The one I couldn’t imagine myself doing, the interstate Max Lightrail station! My first and second response to the project was NO! It took more than a minute to wrap my head around how I could apply my textile designs to a hardscape environment. Thankfully I was guided by a veteran public artist Valerie Otani who suggested applying my ideas to concrete, steel, glass, and bronze. Once the materials were chosen I was free to design as I wished. It was definitely a learning curve!
What are your favorite places in Portland to spend your time?
I’m very much a homebody so my favorite place in Portland is home! If we broaden it, my favorite place to spend time in Oregon is the ocean! Broaden it further and my favorite place to spend time is Cuba!
I'm curious to know what your workspace is like. Do you create from home or in a studio?
My studio is up in the attic of where I live and in the warmer months I set up in the backyard, nothing beats natural light.
What's uplifting you these days?
I’m blessed with beautiful circles of creative women. Some are very much younger than me and the others are my peers. The energy shared with them is always uplifting. Also my doggie Bindi! She’s a three-year-old rescue I’ve had for a year, my anti-depressant after losing my Mom in 2022.

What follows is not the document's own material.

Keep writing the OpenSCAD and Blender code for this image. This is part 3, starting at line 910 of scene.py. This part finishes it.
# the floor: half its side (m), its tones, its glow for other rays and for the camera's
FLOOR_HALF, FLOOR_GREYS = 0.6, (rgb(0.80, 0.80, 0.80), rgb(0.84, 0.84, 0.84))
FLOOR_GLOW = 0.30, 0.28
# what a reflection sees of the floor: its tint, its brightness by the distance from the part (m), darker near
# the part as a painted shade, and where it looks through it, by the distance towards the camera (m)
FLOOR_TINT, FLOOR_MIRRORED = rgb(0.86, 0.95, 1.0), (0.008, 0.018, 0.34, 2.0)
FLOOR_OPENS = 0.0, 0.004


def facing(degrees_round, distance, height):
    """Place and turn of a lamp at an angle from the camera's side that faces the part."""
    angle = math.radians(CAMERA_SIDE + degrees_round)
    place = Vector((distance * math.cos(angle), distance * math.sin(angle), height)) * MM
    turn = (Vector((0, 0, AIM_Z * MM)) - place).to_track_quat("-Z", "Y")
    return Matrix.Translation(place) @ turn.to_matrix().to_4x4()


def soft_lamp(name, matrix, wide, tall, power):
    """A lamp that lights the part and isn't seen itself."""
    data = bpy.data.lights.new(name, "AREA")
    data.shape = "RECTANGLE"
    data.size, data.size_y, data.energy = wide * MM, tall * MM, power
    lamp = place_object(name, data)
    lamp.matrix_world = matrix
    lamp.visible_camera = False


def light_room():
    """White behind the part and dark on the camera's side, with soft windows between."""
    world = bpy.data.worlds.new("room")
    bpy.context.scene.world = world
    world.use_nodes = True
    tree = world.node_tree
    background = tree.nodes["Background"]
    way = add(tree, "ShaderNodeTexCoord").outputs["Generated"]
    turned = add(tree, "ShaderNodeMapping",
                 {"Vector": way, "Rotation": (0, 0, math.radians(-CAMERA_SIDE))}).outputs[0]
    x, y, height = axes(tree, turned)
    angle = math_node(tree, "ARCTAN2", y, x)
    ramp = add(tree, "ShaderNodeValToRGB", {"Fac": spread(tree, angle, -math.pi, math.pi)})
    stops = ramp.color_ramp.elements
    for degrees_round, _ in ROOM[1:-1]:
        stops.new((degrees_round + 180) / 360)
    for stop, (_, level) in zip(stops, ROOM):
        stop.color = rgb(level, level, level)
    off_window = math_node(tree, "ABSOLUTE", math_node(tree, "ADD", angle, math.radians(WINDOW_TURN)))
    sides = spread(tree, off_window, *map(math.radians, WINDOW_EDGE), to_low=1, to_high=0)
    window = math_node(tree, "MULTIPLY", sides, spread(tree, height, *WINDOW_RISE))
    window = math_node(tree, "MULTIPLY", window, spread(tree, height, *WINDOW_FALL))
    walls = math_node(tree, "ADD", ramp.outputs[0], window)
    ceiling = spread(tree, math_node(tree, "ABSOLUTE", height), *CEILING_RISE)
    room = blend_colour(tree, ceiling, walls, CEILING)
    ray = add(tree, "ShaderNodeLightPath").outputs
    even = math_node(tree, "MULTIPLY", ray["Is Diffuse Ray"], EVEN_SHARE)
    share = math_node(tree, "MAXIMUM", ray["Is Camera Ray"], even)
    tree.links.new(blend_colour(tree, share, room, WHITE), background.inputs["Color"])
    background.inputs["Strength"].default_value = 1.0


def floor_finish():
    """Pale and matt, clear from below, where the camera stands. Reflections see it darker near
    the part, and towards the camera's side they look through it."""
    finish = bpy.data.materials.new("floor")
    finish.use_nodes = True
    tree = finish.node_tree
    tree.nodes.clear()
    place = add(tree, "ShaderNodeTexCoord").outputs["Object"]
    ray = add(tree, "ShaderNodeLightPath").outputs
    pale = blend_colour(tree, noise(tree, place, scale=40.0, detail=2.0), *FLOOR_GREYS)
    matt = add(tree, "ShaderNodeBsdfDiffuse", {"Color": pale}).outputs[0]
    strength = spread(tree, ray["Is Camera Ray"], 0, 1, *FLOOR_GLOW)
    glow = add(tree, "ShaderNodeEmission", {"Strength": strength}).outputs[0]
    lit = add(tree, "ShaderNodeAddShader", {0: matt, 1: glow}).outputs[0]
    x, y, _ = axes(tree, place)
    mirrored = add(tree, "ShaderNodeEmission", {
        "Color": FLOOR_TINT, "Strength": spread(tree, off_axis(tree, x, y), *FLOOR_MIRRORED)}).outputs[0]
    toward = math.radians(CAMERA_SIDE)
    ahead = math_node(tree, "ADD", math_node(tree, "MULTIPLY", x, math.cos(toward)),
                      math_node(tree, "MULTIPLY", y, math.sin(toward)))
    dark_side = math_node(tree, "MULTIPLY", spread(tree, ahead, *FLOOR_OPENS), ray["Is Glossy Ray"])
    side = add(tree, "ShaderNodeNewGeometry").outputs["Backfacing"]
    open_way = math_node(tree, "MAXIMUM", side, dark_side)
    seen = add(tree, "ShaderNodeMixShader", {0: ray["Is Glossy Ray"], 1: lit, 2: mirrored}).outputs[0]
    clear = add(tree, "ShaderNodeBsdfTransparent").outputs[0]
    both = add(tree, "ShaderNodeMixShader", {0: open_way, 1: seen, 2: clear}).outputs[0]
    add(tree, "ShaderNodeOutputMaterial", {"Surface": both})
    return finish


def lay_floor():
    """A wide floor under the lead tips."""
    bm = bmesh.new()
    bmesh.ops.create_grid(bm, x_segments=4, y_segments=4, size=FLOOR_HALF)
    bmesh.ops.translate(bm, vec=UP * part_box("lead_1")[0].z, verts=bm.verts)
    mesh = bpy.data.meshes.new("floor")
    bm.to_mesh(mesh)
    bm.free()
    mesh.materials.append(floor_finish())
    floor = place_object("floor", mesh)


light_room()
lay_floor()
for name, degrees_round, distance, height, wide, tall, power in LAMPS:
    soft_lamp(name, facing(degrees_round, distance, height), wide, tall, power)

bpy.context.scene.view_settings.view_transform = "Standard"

Do you have a specific process for titling your pieces, or do the titles just come to you?
Sometimes it’s from a phrase or poem I’ve heard that gives me a feeling I want to see. Sometimes I’m creating and the piece tells me its name. I wish I could remember the name I originally had for “Threaded Rituals," it slips my memory now. While creating I was feeling good, totally immersed in the process when it let me know the name I was working with was not its name. I’m like, what? “That’s not my name!" Several nights I spent dreaming what the name could possibly be. Ritual came up first and then after a few days of threading needles, fabric, beads, shells, sequins, and whatever it became so obvious “Threaded Rituals!” Of course! From then on the piece really flowed.
How can people support you right now?
Oh wow! That’s a big question! Lots of love and encouragement! Help me get my book going, places to get away, beach house, or whatever! Money is always helpful, too! Ha ha, I can dream!
Name another Black woman artist people should know.
Easily my mentor of 30 years, Valerie J Maynard who also left us in 2022 at 85. She was amazingly prolific and encouraged many creatives to challenge self-imposed boundaries. Another stellar, prolific artist among the living is Xenobia Bailey. A beautiful soul conjuring soulful creations.